Quienes fuimos al Salva
sabíamos que a inicios de tercer grado se jugaba nuestro futuro social y
deportivo. Era el año en que se armaba la selección que representaría los no
colores del colegio. Hasta último momento peleé la convocatoria como arquero
suplente con Andrés Imperioso. Era el Armani de Sampaoli, pero sin talento y
sin lobby. Una dura derrota en un
amistoso contra el temible Colegio Santa Cruz con una floja actuación de mi
competidor me incluyó en el equipo. Quedar adentro fue un drama. Todavía
recuerdo el llanto de Impe que me
impedía estar del todo contento. Era chico y fanático del fútbol, pero no un
insensible. Me dolió casi tanto como cuando después justificaron mi presencia
solamente porque mi hermano Alejandro era amigo de Leo.

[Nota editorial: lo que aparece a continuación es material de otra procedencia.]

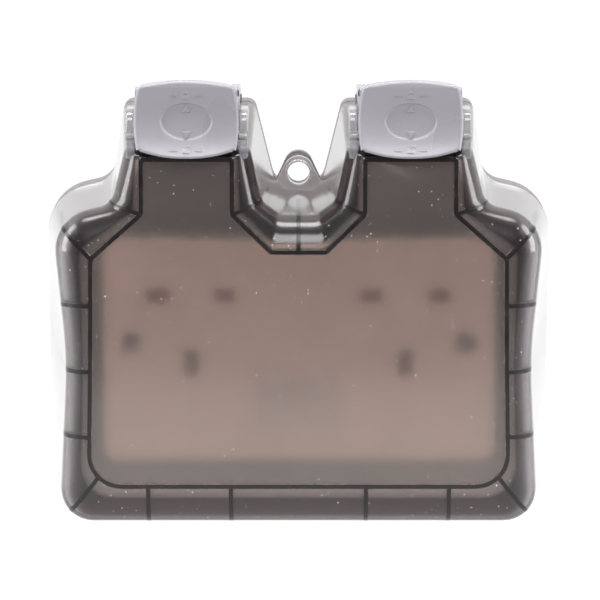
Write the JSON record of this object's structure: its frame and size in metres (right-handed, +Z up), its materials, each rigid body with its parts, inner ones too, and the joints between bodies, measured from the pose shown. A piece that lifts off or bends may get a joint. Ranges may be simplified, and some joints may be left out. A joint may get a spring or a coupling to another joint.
{
  "type": "weatherproof double switched socket",
  "caption": "Outdoor double switched power socket in a two-shell enclosure with a smoked hinged lid, rocking latches, flex outlets and a padlock eye.",
  "frame": {"origin": "on the base surface, under the middle of the bounding box", "axes": "+X to the viewer's right, -Y to the front panel, +Y to the wall face, +Z up towards the latches as it stands on its hinge side"},
  "size_m": [0.161, 0.099, 0.1406],
  "materials": {
    "smoked_plastic": "clear smoked polycarbonate, frosted on the flat panel",
    "box_plastic": "moulded, semi-gloss dark grey",
    "latch_plastic": "glossy light grey",
    "white_plastic": "gloss warm white",
    "rocker_plastic": "gloss warm white",
    "shutter_plastic": "satin red-brown",
    "dark_plastic": "moulded matt",
    "rubber": "matt",
    "steel": "zinc plated",
    "brass": "stamped"
  },
  "bodies": {
    "enclosure": {"back_box": "box_plastic", "rim_gasket": "rubber", "socket_plate": "white_plastic", "socket_base": "dark_plastic", "base_cover": "dark_plastic", "plate_screws": "steel", "threaded_inserts": "brass", "neutral_strap": "brass", "earth_strap": "brass", "terminal_live": "brass", "terminal_neutral": "brass", "terminal_earth": "brass", "terminal_screws": "steel", "module_screws": "steel", "entry_plug": "rubber", "flex_seal_box_left": "rubber", "hinge_pin_left": "steel", "shutter_spring_left": "steel", "live_contact_left": "brass", "flex_seal_box_right": "rubber", "hinge_pin_right": "steel", "shutter_spring_right": "steel", "live_contact_right": "brass"},
    "lid": {"lid_shell": "smoked_plastic", "flex_seal_lid_left": "rubber", "flex_seal_lid_right": "rubber", "latch_pin_left": "steel", "latch_pin_right": "steel"},
    "latch_left": {"latch_left": "latch_plastic"},
    "latch_right": {"latch_right": "latch_plastic"},
    "rocker_left": {"rocker_left": "rocker_plastic"},
    "rocker_right": {"rocker_right": "rocker_plastic"},
    "shutter_left": {"shutter_left": "shutter_plastic"},
    "shutter_right": {"shutter_right": "shutter_plastic"}
  },
  "joints": [
    {"name": "lid_hinge", "type": "hinge", "parent": "enclosure", "child": "lid", "pos_m": [0, 0.0115, 0.0031], "axis": [1, 0, 0], "range_deg": [0, 95]},
    {"name": "latch_left_pivot", "type": "hinge", "parent": "lid", "child": "latch_left", "pos_m": [-0.0343, -0.0375, 0.1226], "axis": [1, 0, 0], "range_deg": [0, 18]},
    {"name": "latch_right_pivot", "type": "hinge", "parent": "lid", "child": "latch_right", "pos_m": [0.0343, -0.0375, 0.1226], "axis": [1, 0, 0], "range_deg": [0, 18]},
    {"name": "rocker_left_tilt", "type": "hinge", "parent": "enclosure", "child": "rocker_left", "pos_m": [-0.0068, 0.0149, 0.0312], "axis": [1, 0, 0], "range_deg": [-10, 0]},
    {"name": "rocker_right_tilt", "type": "hinge", "parent": "enclosure", "child": "rocker_right", "pos_m": [0.0068, 0.0149, 0.0312], "axis": [1, 0, 0], "range_deg": [-10, 0]},
    {"name": "shutter_left_slide", "type": "slide", "parent": "enclosure", "child": "shutter_left", "axis": [0, 0, 1], "range_m": [0, 0.006], "stiffness_N_per_m": 40, "springref_m": -0.002, "deforming": ["shutter_spring_left"]},
    {"name": "shutter_right_slide", "type": "slide", "parent": "enclosure", "child": "shutter_right", "axis": [0, 0, 1], "range_m": [0, 0.006], "stiffness_N_per_m": 40, "springref_m": -0.002, "deforming": ["shutter_spring_right"]}
  ]
}
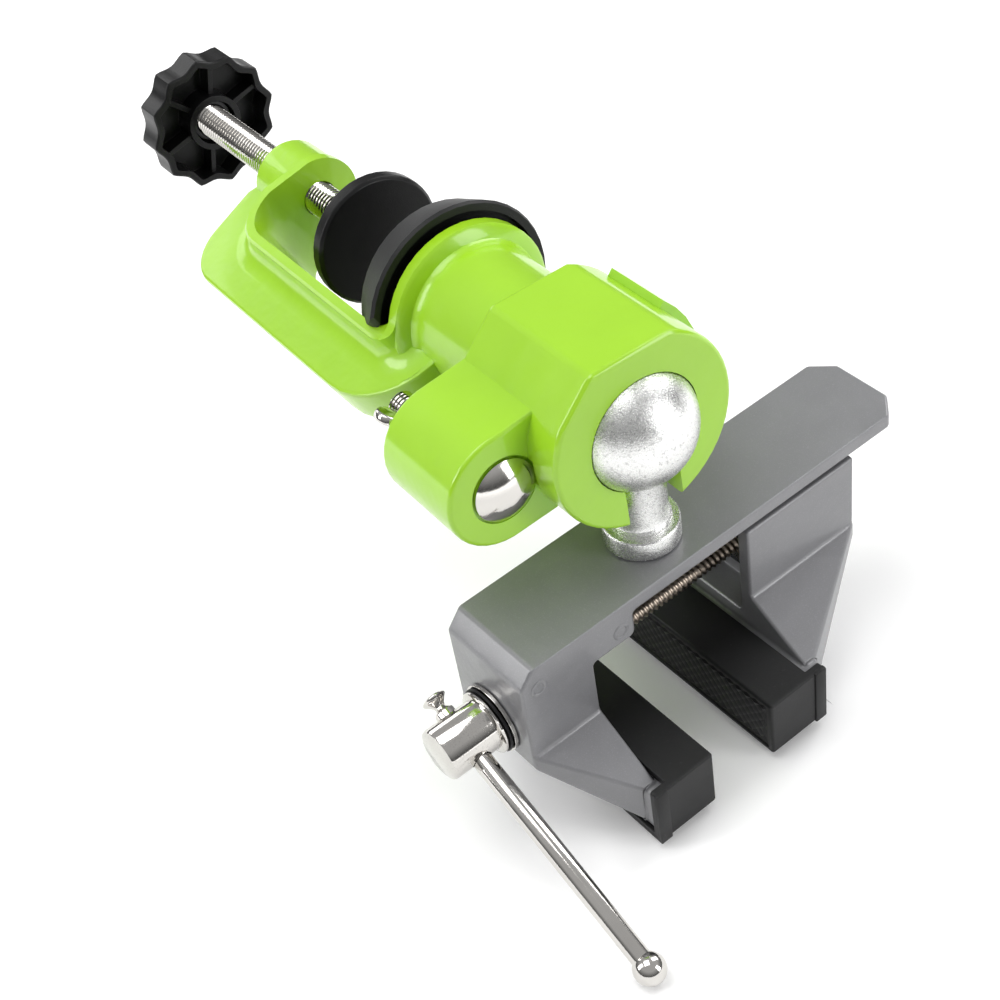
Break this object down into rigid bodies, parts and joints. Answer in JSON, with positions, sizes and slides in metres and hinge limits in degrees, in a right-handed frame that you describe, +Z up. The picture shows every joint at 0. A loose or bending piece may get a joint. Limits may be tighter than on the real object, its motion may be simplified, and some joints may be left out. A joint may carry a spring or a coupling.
{
  "type": "swivel bench vise",
  "caption": "Light bench vise hung from a lockable ball joint on a C-shaped table clamp, with rubber-covered jaws, a lever screw and a lobed clamp knob.",
  "frame": {"origin": "centre of the bench face of the fixed clamp pad", "axes": "+Y along the clamp screw toward its knob, square off the fixed pad; +Z up with the vise head hanging below the ball; +X toward the far end of the vise beam"},
  "size_m": [0.1517, 0.2929, 0.129],
  "materials": {
    "clamp_paint": "gloss lime green paint on a casting",
    "housing_paint": "gloss lime green paint on a casting",
    "vise_paint": "satin gray metallic paint on a casting",
    "pad_rubber": "matt black",
    "jaw_rubber": "matt black",
    "black_plastic": "fine matt black",
    "satin_steel": "blasted satin",
    "plated": "nickel plated",
    "thread_steel": "oiled, slightly brown",
    "dark_steel": "black oxide",
    "brass": "plain"
  },
  "bodies": {
    "clamp": {"clamp_frame": "clamp_paint", "fixed_pad": "pad_rubber", "ball_seat": "dark_steel"},
    "pad": {"pressure_pad": "black_plastic", "pad_retainer": "plated"},
    "screw": {"clamp_screw": "plated", "clamp_knob": "black_plastic", "knob_insert": "brass"},
    "socket": {"socket_housing": "housing_paint", "lock_fork": "dark_steel", "lock_bolt": "plated"},
    "washer": {"wing_nut_washer": "plated"},
    "nut": {"wing_nut": "plated"},
    "stud": {"ball_stud": "satin_steel"},
    "vise": {"vise_body": "vise_paint", "fixed_jaw_cover": "jaw_rubber", "stud_screw": "plated", "stud_washer": "plated", "slide_stop": "dark_steel", "stop_screw": "plated"},
    "jaw": {"movable_jaw": "vise_paint", "movable_jaw_cover": "jaw_rubber", "lead_nut": "brass"},
    "lead": {"lead_screw": "thread_steel", "thrust_washer": "plated", "thrust_ring": "pad_rubber", "lead_collar": "dark_steel"},
    "lever": {"lever_bar": "plated"}
  },
  "joints": [
    {"name": "pad_travel", "type": "slide", "parent": "clamp", "child": "pad", "axis": [0, 1, 0], "range_m": [-0.0285, 0.024]},
    {"name": "clamp_screw_turn", "type": "hinge", "parent": "pad", "child": "screw", "pos_m": [0, 0.08, 0], "axis": [0, 1, 0], "continuous": true},
    {"name": "socket_swivel", "type": "hinge", "parent": "clamp", "child": "socket", "pos_m": [0, -0.0848, 0], "axis": [0, -1, 0], "continuous": true},
    {"name": "lock_nut_travel", "type": "slide", "parent": "socket", "child": "washer", "axis": [0, 1, 0], "range_m": [0, 0.003]},
    {"name": "wing_nut_turn", "type": "hinge", "parent": "washer", "child": "nut", "pos_m": [-0.034, -0.05, -0.003], "axis": [0, 1, 0], "continuous": true},
    {"name": "ball_tilt", "type": "hinge", "parent": "socket", "child": "stud", "pos_m": [0, -0.0848, 0], "axis": [-1, 0, 0], "range_deg": [0, 130]},
    {"name": "head_spin", "type": "hinge", "parent": "stud", "child": "vise", "pos_m": [0, -0.0848, 0], "axis": [0, -0.0628, 0.998], "continuous": true},
    {"name": "jaw_slide", "type": "slide", "parent": "vise", "child": "jaw", "axis": [0.9983, 0.0575, 0.0036], "range_m": [-0.0202, 0.0155]},
    {"name": "lead_turn", "type": "hinge", "parent": "vise", "child": "lead", "pos_m": [0, -0.0807, -0.06517], "axis": [-0.9983, -0.0575, -0.0036], "continuous": true},
    {"name": "lever_slide", "type": "slide", "parent": "lead", "child": "lever", "axis": [-0.0527, 0.8863, 0.4601], "range_m": [-0.004, 0.0585]}
  ],
  "couplings": [
    {"joint": "clamp_screw_turn", "follows": "pad_travel", "rad_per_m": 4188.8},
    {"joint": "wing_nut_turn", "follows": "lock_nut_travel", "rad_per_m": 5026.5},
    {"joint": "lead_turn", "follows": "jaw_slide", "rad_per_m": 3590.4}
  ]
}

Hernán Belenda era combatido en mi casa. Desde la
perspectiva familiar era una especie de Lutero Comunista peligrosísimo. Yo no
podía emitir mucho juicio de valor intelectual. A mí me parecía un capo. Me
invitó a comer a Mc Donalds de su bolsillo junto a gran parte de mis compañeros
en quinto grado y esto fue una muestra gratis de su bondad. Tanto era el afecto
que no dudé en ir a su casamiento en el Colegio San José y me sentí honrado
cuando le puso mi nombre a uno de sus hijos. Sus técnicas eran tan atractivas
que hasta el día de hoy yo ocupo. Entre el machete oficial y el fútbol sentados
nos mostraba a Jesús y desde ahí iluminaba la vida. “Son más peligrosos los ladrones de saco y corbata que los otros…”,
“el pecado siempre busca la ‘p’: de
poder, de poseer, de placer; a lo que hay que responder con la ‘s’ de salvación
que viene por: solidaridad, sacrificio y servicio”, todavía le recuerdo.
Con ese mismo talento, estando en séptimo grado hizo emocionarme mostrándome “tanto bien recibido” en una caja.
Hablame de pedagogía. Lejos de aquellos juicios, hoy con mi familia lo único
que le podemos reprochar es no haber intervenido con mayor determinación y
hubiéramos querido que supiera un poco más. Pero claro, Hernán no es un
superhéroe sino un tipazo, una gran persona, un gran hombre, un referente en la
fe y aunque sea paradójico también un padre. A Hernán le decíamos “Laico” de sobrenombre, todavía
ignorantes de la teología bautismal. Sí aprendimos que estar-con Jesús no era
cosa de estados de vida. Por eso también me inspiraban tanto Fiera y Fefo.

La idea de paternidad me dispara a mi segundo encuentro con
Rafa Velasco. Me había conocido en la presentación del primer disco de “Los del
Huaicondo” semanas antes. Aquella segunda vez, él me llamó por mi nombre. Sin embargo,
los famosos eran mis hermanos. A él recurrí a fines del secundario para
contarle: “Creo que Jesús quiere que yo
sea cura” a lo que me respondió hablando de Belgrano de Córdoba. Rafa tuvo
la humildad de aconsejarme un chequeo con un profesional “porque hasta ahí no me da” y de aclararme con fuerza “es un todavía no, pero no un no”. Diez
años más tarde el mero recuerdo de sus palabras me siguen consolando e
invitando a creer. Andrés Aguerre hizo la otra parte del laburo. Así, ambos fueron
testigos privilegiados del despertar vocacional. Me vieron llorar y no me
hicieron sentir vergüenza. Tampoco me admiraron, no me sobaron el lomo ni me
chuparon. Tenían claro que Jesús es el maestro, el educador, con una fuerza tal
que no hacía falta explicitarlo. Hoy en frente mío tengo un cuadro con una
estampa del rostro de Jesús que me regaló Andrés acompañado por una oración del
Cardenal Newman que me regaló Rafa: “Irradiar
a Cristo”.
Cuando el viernes vi el acto de festejo de los 150 años de
ese mismo colegio a través de Internet, volví a llorar. Me sentí cerca estando
en Alemania. Algo en mi interior vibró. Algo de mí estaba ahí. Algo de ahí está
hoy acá. Y a esta altura de mi camino en el curaje, intuyo que algo de eso
también estará en mi futuro sacerdocio. Porque no fui al colegio de los
jesuitas, ni de las familias, sino que al Colegio del Salvador. Y sí, todavía lloramos.